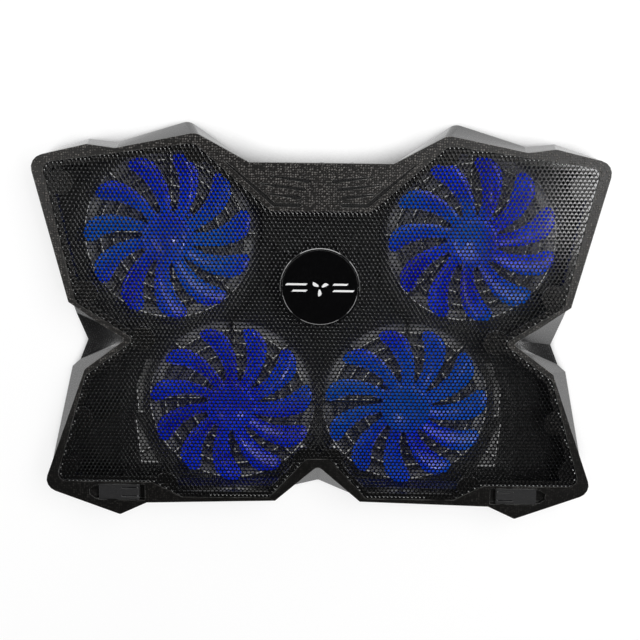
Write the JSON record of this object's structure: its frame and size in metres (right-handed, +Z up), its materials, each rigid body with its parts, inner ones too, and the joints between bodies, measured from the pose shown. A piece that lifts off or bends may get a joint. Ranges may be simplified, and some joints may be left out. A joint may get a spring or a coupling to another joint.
{
  "type": "laptop cooling pad",
  "caption": "X-shaped laptop cooling pad with lit fans under a perforated panel, flip-up stoppers and fold-out legs",
  "frame": {"origin": "middle of the pad's bounding box, on the surface that its rubber feet stand on", "axes": "+X to the pad's right, +Y to its rear, where the screen of the laptop is, +Z up"},
  "size_m": [0.3822, 0.2749, 0.028],
  "materials": {
    "frame_plastic": "textured black ABS",
    "shell_plastic": "satin black ABS",
    "panel_steel": "gloss black powder coat on perforated steel",
    "badge_gloss": "piano black",
    "inner_plastic": "plain black moulding",
    "fan_blue": "translucent blue, lit from inside",
    "steel": "ground pin",
    "magnet": "bonded ferrite",
    "bush_brass": "sintered bush",
    "lead_sheath": "vinyl sheath",
    "led_lens": "clear blue epoxy",
    "screw_steel": "black zinc",
    "rubber": "matt rubber",
    "board_green": "solder mask",
    "stopper_plastic": "satin black ABS",
    "leg_plastic": "satin black ABS",
    "socket_nickel": "nickel-plated steel",
    "button_plastic": "black cap"
  },
  "bodies": {
    "pad": {"top_frame": "frame_plastic", "mesh_panel": "panel_steel", "badge": "badge_gloss", "badge_ring": "inner_plastic", "bottom_shell": "shell_plastic", "motor_base_rear_left": "inner_plastic", "bush_rear_left": "bush_brass", "fan_lead_rear_left": "lead_sheath", "motor_base_rear_right": "inner_plastic", "bush_rear_right": "bush_brass", "fan_lead_rear_right": "lead_sheath", "motor_base_front_left": "inner_plastic", "bush_front_left": "bush_brass", "fan_lead_front_left": "lead_sheath", "motor_base_front_right": "inner_plastic", "bush_front_right": "bush_brass", "fan_lead_front_right": "lead_sheath", "fan_leds": "led_lens", "fan_screws": "screw_steel", "housing_screws": "screw_steel", "rubber_feet": "rubber", "control_board": "board_green", "board_screws": "steel", "stopper_pin_left": "steel", "leg_pin_left": "steel", "usb_socket_left": "socket_nickel", "switch_left": "inner_plastic", "stopper_pin_right": "steel", "leg_pin_right": "steel", "usb_socket_right": "socket_nickel", "switch_right": "inner_plastic"},
    "fan_rear_left": {"impeller_rear_left": "fan_blue", "fan_shaft_rear_left": "steel", "magnet_ring_rear_left": "magnet"},
    "fan_rear_right": {"impeller_rear_right": "fan_blue", "fan_shaft_rear_right": "steel", "magnet_ring_rear_right": "magnet"},
    "fan_front_left": {"impeller_front_left": "fan_blue", "fan_shaft_front_left": "steel", "magnet_ring_front_left": "magnet"},
    "fan_front_right": {"impeller_front_right": "fan_blue", "fan_shaft_front_right": "steel", "magnet_ring_front_right": "magnet"},
    "stopper_left": {"stopper_left": "stopper_plastic"},
    "leg_left": {"leg_left": "leg_plastic", "leg_tip_left": "rubber"},
    "button_left": {"button_left": "button_plastic"},
    "stopper_right": {"stopper_right": "stopper_plastic"},
    "leg_right": {"leg_right": "leg_plastic", "leg_tip_right": "rubber"},
    "button_right": {"button_right": "button_plastic"}
  },
  "joints": [
    {"name": "fan_spin_rear_left", "type": "hinge", "parent": "pad", "child": "fan_rear_left", "pos_m": [-0.1035, 0.06, 0.01], "axis": [0, 0, 1], "continuous": true},
    {"name": "fan_spin_rear_right", "type": "hinge", "parent": "pad", "child": "fan_rear_right", "pos_m": [0.1035, 0.06, 0.01], "axis": [0, 0, 1], "continuous": true},
    {"name": "fan_spin_front_left", "type": "hinge", "parent": "pad", "child": "fan_front_left", "pos_m": [-0.0615, -0.0595, 0.01], "axis": [0, 0, 1], "continuous": true},
    {"name": "fan_spin_front_right", "type": "hinge", "parent": "pad", "child": "fan_front_right", "pos_m": [0.0615, -0.0595, 0.01], "axis": [0, 0, 1], "continuous": true},
    {"name": "stopper_flip_left", "type": "hinge", "parent": "pad", "child": "stopper_left", "pos_m": [-0.1275, -0.1206, 0.0258], "axis": [0, 1, 0], "range_deg": [0, 90]},
    {"name": "leg_fold_left", "type": "hinge", "parent": "pad", "child": "leg_left", "pos_m": [-0.021, 0.101, 0.0054], "axis": [1, 0, 0], "range_deg": [0, 100]},
    {"name": "stopper_flip_right", "type": "hinge", "parent": "pad", "child": "stopper_right", "pos_m": [0.1275, -0.1206, 0.0258], "axis": [0, -1, 0], "range_deg": [0, 90]},
    {"name": "leg_fold_right", "type": "hinge", "parent": "pad", "child": "leg_right", "pos_m": [0.021, 0.101, 0.0054], "axis": [1, 0, 0], "range_deg": [0, 100]},
    {"name": "button_press_left", "type": "slide", "parent": "pad", "child": "button_left", "axis": [0, -1, 0], "range_m": [0, 0.0012], "stiffness_N_per_m": 600, "springref_m": -0.0008},
    {"name": "button_press_right", "type": "slide", "parent": "pad", "child": "button_right", "axis": [0, -1, 0], "range_m": [0, 0.0012], "stiffness_N_per_m": 600, "springref_m": -0.0008}
  ]
}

— Stated exercise —
Which lines hold the word "that"? Show each one.

— Full output —
Write the JSON record of this object's structure: its frame and size in metres (right-handed, +Z up), its materials, each rigid body with its parts, inner ones too, and the joints between bodies, measured from the pose shown. A piece that lifts off or bends may get a joint. Ranges may be simplified, and some joints may be left out. A joint may get a spring or a coupling to another joint.
  "frame": {"origin": "middle of the pad's bounding box, on the surface that its rubber feet stand on", "axes": "+X to the pad's right, +Y to its rear, where the screen of the laptop is, +Z up"},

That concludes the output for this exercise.